What a wonderful creation. The ultimate symbol of authoritarian madness; where your very own personal thoughts are controlled.
The Thought Police, or Thinkpol in the novel’s Newspeak, became for generations the shorthand of the behaviour of dictatorships and undemocratic governments everywhere.
If one feels that oppression and suppression were getting out of hand, one says things like “Well, it’s just like the bloody thought police, isn’t it?”
Of course in reality, most of the time people exaggerate. I mean, seriously, how can governments control what goes on in your head? They can control your speech, they can control what you read, but they can’t really control what you think. Or can they?
They can’t but they jolly well will give it their best shot.
Two weeks ago there was a press conference held by a man named Wan Sulaiman Wan Ismail.
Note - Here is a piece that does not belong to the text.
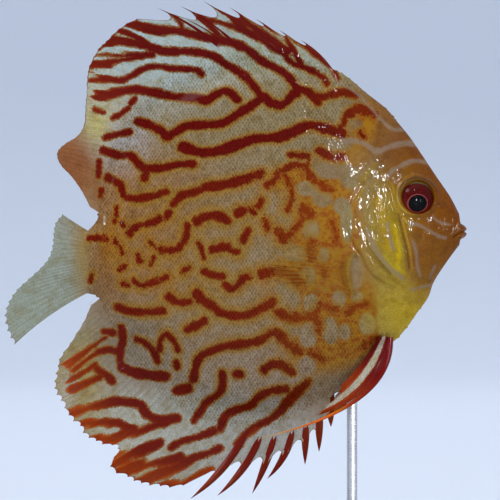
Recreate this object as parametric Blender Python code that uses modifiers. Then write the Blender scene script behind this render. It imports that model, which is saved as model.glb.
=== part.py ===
"""Discus fish: a still, life-size model of the whole fish, held over a flat base by one rod.

The fish looks along +X with its back up, and its right flank is on the side of -Y. Its plane of
symmetry is y = 0. Lengths are in metres. Outlines are given in columns and rows of the side view,
whose scale follows from the real length of the fish.
"""
import math

import bmesh
import bpy
import numpy as np
from mathutils import Vector

# Driving dimensions of the fish
FISH_LENGTH = 0.0974
BODY_THICKNESS = 0.0164
EDGE_THICKNESS = 0.0016
FLANK_POWER = 0.85
EYE_DIAMETER = 0.0072
EYE_DEPTH = 0.0046
EYE_BULGE = 0.0009
EYE_RIM_THICKNESS = 0.0009
GILL_COVER_THICKNESS = 0.0006
GILL_COVER_RAISE = 0.00035
GILL_RIDGE = 0.00025
SPINE_THICKNESS = 0.0011
BACK_SPINE_WIDTH = 0.0008
BELLY_SPINE_WIDTH = 0.0016
THREAD_WIDTH = 0.0009
FIN_ROOT_SHARE = 0.94
ROOT_FADE_SHARE = 0.4
TAIL_ROOT_SHARE = 0.9
SIDE_FIN_ROOT_THICKNESS = 0.0012
SIDE_FIN_CLEARANCE = 0.0004
RAY_THICKNESS = 0.0008
WEB_THICKNESS = 0.0005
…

Wan Sulaiman hails from Perak and is a small businessman.
He was charged earlier this year by the Perak Islamic Affairs Department (Jaip) for “deriding Quranic verses and the Hadith”.
What was this man’s crime? How did he “deride” the Quran and the Hadith? Why, by studying his own religion and when faced with questions and issues that puzzled him, going to the religious authorities to ask for advice and to have a discussion.
That is how Wan Sulaiman got into trouble. In his own study (and wasn’t the very first line of the very first revelation to Muhammad: “Read”?) he found questions he could not answer. He went to the very people who hold themselves out as the authorities of Islam, the Perak Mufti’s office, Jaip, the Perak State Mosque and the Malaysian Islamic Development Department (Jakim).
From what I gathered, he was not there to cause trouble but merely to deepen his understanding.
The authorities were not happy as to how he was thinking and being unable to force him to think like them, decide to prosecute him.
Think about that for a second.
You can’t convince someone to think like you, so you prosecute them.
Think of how obscene that last sentence was. That is what is happening.
Wan Sulaiman was not a preacher, he was a private man. We know that the Government can control our freedom of expression (excessively), but to control our private thoughts?
Just to tell you what else they did, when they raided his home they took away his private notes (reminiscent of 1984’s Winston Smith and his diary). And when they found some of his notes pasted on a wall, they said that this was an offence as those thoughts were hanging in a “public space”. It was a wall in his house!
Now this poor man sits waiting for his day in court. His business has suffered, his family has shunned him, and he is suffering because he thinks differently from the authorities.
The Thought Police may not be so fictional after all.